** BEGIN INFORMATION SHOWN **

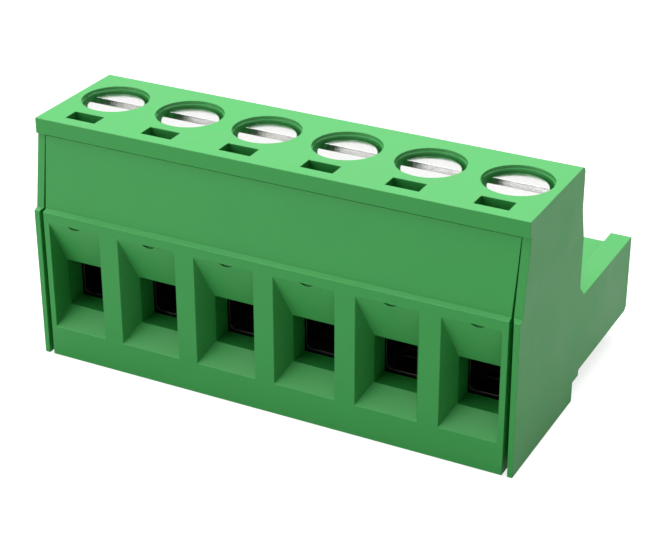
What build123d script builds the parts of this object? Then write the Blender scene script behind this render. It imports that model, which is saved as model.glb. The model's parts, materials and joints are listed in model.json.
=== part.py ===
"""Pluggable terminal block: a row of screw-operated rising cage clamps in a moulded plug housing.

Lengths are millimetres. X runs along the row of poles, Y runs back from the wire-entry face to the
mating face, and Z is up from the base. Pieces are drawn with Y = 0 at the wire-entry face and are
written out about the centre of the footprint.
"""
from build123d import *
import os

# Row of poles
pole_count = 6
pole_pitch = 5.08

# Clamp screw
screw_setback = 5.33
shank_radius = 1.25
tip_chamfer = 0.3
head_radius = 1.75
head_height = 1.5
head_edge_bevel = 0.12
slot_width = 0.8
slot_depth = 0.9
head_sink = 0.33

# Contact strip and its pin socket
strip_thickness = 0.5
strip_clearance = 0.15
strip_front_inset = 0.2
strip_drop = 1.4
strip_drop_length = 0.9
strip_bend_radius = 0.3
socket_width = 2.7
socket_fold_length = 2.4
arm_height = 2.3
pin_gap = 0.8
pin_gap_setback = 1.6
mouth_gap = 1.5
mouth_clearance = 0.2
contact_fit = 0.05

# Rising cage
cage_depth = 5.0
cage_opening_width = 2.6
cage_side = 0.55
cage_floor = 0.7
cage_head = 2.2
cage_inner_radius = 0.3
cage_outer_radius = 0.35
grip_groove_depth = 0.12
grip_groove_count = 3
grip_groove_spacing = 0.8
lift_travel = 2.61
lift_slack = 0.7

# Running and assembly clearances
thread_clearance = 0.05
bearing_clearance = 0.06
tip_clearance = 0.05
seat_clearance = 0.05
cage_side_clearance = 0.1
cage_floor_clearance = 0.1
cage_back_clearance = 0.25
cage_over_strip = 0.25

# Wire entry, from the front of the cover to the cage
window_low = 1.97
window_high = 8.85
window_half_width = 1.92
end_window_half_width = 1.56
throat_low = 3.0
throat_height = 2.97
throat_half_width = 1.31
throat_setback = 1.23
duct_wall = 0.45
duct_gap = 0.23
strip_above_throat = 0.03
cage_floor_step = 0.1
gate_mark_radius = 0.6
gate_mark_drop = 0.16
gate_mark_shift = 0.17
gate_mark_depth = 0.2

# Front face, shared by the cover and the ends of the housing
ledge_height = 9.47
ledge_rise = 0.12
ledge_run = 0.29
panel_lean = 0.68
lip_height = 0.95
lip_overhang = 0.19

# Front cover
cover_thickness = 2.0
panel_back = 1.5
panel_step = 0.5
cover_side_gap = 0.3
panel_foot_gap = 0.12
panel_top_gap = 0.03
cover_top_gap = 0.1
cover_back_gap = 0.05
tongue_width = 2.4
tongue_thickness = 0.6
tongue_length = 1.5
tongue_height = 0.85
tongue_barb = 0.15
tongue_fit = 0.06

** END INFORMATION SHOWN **

Reproduce the listing shown above in its entirety, exactly.

| THE ANSWER |
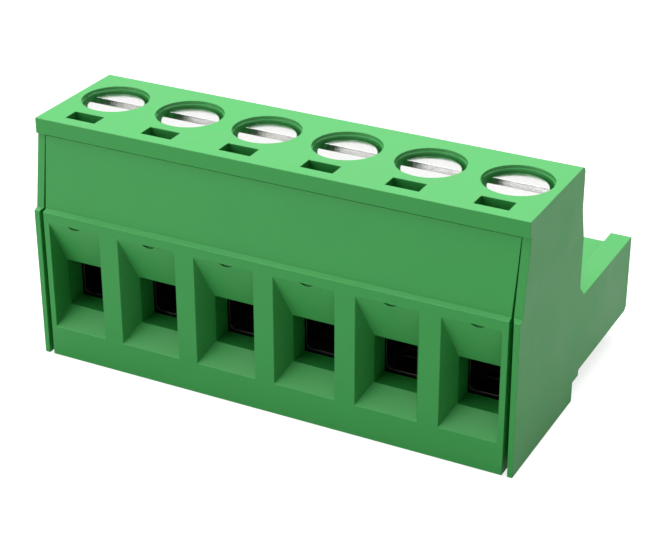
What build123d script builds the parts of this object? Then write the Blender scene script behind this render. It imports that model, which is saved as model.glb. The model's parts, materials and joints are listed in model.json.
=== part.py ===
"""Pluggable terminal block: a row of screw-operated rising cage clamps in a moulded plug housing.

Lengths are millimetres. X runs along the row of poles, Y runs back from the wire-entry face to the
mating face, and Z is up from the base. Pieces are drawn with Y = 0 at the wire-entry face and are
written out about the centre of the footprint.
"""
from build123d import *
import os

# Row of poles
pole_count = 6
pole_pitch = 5.08

# Clamp screw
screw_setback = 5.33
shank_radius = 1.25
tip_chamfer = 0.3
head_radius = 1.75
head_height = 1.5
head_edge_bevel = 0.12
slot_width = 0.8
slot_depth = 0.9
head_sink = 0.33

# Contact strip and its pin socket
strip_thickness = 0.5
strip_clearance = 0.15
strip_front_inset = 0.2
strip_drop = 1.4
strip_drop_length = 0.9
strip_bend_radius = 0.3
socket_width = 2.7
socket_fold_length = 2.4
arm_height = 2.3
pin_gap = 0.8
pin_gap_setback = 1.6
mouth_gap = 1.5
mouth_clearance = 0.2
contact_fit = 0.05

# Rising cage
cage_depth = 5.0
cage_opening_width = 2.6
cage_side = 0.55
cage_floor = 0.7
cage_head = 2.2
cage_inner_radius = 0.3
cage_outer_radius = 0.35
grip_groove_depth = 0.12
grip_groove_count = 3
grip_groove_spacing = 0.8
lift_travel = 2.61
lift_slack = 0.7

# Running and assembly clearances
thread_clearance = 0.05
bearing_clearance = 0.06
tip_clearance = 0.05
seat_clearance = 0.05
cage_side_clearance = 0.1
cage_floor_clearance = 0.1
cage_back_clearance = 0.25
cage_over_strip = 0.25

# Wire entry, from the front of the cover to the cage
window_low = 1.97
window_high = 8.85
window_half_width = 1.92
end_window_half_width = 1.56
throat_low = 3.0
throat_height = 2.97
throat_half_width = 1.31
throat_setback = 1.23
duct_wall = 0.45
duct_gap = 0.23
strip_above_throat = 0.03
cage_floor_step = 0.1
gate_mark_radius = 0.6
gate_mark_drop = 0.16
gate_mark_shift = 0.17
gate_mark_depth = 0.2

# Front face, shared by the cover and the ends of the housing
ledge_height = 9.47
ledge_rise = 0.12
ledge_run = 0.29
panel_lean = 0.68
lip_height = 0.95
lip_overhang = 0.19

# Front cover
cover_thickness = 2.0
panel_back = 1.5
panel_step = 0.5
cover_side_gap = 0.3
panel_foot_gap = 0.12
panel_top_gap = 0.03
cover_top_gap = 0.1
cover_back_gap = 0.05
tongue_width = 2.4
tongue_thickness = 0.6
tongue_length = 1.5
tongue_height = 0.85
tongue_barb = 0.15
tongue_fit = 0.06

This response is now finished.